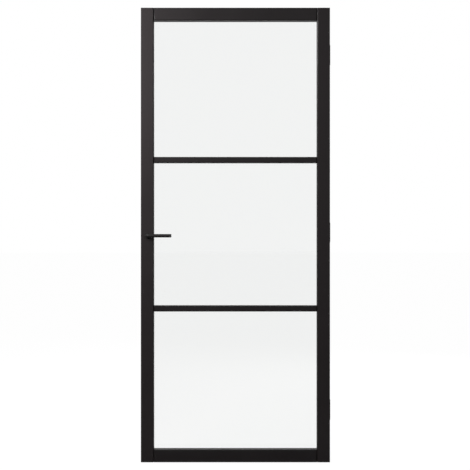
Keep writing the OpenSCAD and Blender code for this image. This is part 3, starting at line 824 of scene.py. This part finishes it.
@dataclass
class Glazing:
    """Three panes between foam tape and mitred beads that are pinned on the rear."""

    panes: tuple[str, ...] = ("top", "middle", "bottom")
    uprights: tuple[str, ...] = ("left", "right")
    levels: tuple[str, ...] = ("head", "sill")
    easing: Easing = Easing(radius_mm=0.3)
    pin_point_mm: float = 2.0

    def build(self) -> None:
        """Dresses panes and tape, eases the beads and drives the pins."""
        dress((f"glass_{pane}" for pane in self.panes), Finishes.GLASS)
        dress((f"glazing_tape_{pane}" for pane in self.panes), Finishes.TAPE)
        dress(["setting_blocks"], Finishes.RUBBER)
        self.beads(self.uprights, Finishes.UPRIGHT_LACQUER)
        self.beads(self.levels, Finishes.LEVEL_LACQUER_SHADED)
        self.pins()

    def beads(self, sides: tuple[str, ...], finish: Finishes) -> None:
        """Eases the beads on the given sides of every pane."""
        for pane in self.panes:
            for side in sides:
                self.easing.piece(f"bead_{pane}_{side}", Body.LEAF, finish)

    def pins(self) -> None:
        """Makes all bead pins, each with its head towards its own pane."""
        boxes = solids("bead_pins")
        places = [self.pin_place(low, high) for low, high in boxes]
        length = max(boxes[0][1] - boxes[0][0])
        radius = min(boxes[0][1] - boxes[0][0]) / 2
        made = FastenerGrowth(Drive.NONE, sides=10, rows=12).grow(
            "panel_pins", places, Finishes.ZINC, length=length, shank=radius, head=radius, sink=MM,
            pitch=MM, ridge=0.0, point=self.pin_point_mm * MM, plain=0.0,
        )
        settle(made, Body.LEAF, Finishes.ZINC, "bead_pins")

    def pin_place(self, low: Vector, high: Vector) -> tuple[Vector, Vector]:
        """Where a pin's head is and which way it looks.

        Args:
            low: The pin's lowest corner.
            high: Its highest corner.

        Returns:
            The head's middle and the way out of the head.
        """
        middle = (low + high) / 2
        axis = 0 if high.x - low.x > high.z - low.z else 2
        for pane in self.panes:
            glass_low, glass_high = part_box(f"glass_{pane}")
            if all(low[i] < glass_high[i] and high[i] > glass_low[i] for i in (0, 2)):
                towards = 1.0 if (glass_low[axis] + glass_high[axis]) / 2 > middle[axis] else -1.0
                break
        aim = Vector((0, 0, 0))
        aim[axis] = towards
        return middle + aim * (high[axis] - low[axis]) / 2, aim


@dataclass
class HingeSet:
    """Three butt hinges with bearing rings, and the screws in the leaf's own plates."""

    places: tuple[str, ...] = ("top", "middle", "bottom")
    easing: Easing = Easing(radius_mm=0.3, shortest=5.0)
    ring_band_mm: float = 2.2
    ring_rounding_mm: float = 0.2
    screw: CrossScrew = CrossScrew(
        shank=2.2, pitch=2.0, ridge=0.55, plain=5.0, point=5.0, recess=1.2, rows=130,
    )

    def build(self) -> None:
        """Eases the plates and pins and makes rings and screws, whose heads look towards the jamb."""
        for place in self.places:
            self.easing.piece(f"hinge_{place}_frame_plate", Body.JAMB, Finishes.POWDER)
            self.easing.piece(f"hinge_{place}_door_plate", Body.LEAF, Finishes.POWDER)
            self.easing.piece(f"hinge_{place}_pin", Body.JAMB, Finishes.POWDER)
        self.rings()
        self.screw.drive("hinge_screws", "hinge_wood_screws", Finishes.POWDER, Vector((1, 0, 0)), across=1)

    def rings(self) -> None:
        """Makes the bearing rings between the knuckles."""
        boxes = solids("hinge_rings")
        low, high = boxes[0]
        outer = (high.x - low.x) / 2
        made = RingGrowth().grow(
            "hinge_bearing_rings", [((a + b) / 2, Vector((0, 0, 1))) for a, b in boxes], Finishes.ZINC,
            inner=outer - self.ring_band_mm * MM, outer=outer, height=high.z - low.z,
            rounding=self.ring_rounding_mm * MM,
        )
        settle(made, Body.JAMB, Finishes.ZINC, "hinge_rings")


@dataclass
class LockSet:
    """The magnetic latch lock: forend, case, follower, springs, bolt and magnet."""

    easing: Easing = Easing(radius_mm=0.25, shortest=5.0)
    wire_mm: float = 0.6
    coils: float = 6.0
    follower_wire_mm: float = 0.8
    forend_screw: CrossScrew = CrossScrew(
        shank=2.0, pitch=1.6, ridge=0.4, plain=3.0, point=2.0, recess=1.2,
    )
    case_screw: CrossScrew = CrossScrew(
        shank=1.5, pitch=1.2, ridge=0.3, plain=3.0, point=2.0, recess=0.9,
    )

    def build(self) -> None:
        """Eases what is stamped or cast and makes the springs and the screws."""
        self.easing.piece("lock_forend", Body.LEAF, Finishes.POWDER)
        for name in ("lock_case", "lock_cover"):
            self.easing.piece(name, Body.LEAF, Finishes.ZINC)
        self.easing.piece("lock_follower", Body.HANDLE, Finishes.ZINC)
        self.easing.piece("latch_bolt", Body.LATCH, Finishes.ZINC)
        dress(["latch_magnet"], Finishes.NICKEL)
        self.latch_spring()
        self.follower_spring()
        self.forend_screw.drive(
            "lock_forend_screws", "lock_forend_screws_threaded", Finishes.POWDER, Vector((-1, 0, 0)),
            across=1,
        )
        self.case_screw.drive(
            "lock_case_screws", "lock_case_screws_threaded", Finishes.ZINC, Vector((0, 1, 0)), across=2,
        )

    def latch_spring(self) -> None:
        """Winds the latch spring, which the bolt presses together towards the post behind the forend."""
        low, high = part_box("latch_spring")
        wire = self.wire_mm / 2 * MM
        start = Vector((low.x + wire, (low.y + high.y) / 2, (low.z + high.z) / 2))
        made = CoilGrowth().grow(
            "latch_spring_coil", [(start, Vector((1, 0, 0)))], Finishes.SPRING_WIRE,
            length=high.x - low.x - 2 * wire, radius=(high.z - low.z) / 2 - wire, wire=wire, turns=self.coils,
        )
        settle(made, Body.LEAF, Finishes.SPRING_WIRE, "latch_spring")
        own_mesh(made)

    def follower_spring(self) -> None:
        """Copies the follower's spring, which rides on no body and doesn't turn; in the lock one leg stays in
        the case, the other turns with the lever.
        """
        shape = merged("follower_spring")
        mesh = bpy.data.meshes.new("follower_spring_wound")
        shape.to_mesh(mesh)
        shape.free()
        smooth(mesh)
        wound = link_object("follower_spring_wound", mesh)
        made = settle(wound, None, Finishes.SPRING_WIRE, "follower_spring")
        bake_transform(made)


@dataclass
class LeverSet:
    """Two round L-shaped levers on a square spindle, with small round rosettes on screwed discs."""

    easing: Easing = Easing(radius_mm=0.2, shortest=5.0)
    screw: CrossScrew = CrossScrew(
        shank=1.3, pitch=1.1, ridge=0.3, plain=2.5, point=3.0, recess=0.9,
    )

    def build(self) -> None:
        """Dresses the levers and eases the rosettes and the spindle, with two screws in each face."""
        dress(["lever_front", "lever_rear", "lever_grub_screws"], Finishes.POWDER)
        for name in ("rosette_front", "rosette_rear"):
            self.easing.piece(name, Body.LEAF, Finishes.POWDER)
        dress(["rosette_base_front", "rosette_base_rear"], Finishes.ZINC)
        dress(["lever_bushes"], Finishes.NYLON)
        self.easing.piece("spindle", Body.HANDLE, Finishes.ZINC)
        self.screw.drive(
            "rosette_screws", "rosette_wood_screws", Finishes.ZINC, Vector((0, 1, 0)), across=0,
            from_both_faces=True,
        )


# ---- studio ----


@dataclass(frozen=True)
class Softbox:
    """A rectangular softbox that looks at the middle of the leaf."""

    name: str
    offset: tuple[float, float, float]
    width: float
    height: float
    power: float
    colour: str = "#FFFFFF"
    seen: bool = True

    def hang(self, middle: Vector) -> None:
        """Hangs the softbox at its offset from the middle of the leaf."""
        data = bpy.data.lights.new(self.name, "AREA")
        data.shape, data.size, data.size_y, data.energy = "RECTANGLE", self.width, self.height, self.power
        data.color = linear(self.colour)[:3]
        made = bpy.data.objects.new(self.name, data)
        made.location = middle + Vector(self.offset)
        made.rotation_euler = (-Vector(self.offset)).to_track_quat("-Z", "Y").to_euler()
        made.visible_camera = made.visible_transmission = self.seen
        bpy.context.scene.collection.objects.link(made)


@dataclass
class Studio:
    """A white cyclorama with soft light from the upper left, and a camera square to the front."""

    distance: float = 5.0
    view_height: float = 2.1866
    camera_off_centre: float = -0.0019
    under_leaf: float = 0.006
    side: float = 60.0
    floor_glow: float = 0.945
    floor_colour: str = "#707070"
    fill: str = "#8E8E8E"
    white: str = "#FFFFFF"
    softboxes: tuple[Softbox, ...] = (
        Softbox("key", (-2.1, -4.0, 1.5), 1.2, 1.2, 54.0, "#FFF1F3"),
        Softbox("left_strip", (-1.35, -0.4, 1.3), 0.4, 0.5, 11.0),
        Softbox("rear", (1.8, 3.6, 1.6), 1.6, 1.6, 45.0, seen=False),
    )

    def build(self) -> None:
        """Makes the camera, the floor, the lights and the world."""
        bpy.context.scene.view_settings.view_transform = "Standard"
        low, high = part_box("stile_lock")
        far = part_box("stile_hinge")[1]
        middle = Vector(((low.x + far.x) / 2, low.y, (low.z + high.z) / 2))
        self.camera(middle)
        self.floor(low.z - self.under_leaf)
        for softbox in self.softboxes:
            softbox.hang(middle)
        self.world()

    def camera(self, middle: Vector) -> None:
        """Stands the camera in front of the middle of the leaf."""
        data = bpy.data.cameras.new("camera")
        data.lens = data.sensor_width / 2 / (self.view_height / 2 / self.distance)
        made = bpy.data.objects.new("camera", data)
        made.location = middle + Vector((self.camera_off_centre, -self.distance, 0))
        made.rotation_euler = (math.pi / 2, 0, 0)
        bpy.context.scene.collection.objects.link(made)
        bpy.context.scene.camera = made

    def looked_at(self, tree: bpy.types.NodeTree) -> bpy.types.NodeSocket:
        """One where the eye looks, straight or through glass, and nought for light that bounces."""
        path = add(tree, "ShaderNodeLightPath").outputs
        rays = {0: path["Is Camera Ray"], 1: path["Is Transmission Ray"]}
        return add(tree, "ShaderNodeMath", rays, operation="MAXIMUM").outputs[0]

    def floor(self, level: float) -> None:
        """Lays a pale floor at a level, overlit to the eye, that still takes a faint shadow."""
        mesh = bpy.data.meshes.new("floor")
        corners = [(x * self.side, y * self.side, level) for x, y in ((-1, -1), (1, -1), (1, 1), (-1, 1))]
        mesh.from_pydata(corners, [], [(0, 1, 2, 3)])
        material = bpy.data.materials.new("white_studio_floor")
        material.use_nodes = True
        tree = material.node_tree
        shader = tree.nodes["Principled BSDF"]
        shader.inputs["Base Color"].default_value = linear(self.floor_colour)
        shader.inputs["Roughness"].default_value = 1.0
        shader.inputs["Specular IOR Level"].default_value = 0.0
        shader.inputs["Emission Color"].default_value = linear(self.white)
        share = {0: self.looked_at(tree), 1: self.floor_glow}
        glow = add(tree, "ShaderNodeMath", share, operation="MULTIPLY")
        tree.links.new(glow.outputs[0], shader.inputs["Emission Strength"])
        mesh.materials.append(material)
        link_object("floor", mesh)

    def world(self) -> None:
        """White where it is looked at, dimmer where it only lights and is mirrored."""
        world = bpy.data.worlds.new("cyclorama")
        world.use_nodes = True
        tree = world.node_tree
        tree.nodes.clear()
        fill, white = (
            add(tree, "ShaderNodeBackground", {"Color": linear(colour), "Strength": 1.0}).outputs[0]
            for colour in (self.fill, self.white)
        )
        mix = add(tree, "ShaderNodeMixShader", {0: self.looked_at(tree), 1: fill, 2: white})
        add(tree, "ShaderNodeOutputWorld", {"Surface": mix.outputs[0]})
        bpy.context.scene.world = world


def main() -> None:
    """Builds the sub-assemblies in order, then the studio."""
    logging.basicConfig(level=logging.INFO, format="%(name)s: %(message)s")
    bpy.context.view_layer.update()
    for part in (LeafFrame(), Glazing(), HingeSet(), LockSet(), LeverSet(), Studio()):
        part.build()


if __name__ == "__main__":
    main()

--------------------

Nothing but the lines from the one with "bpy.context.view_layer.update()" through the end of the data above should be repeated, each exactly as it stands.

    bpy.context.view_layer.update()
    for part in (LeafFrame(), Glazing(), HingeSet(), LockSet(), LeverSet(), Studio()):
        part.build()


if __name__ == "__main__":
    main()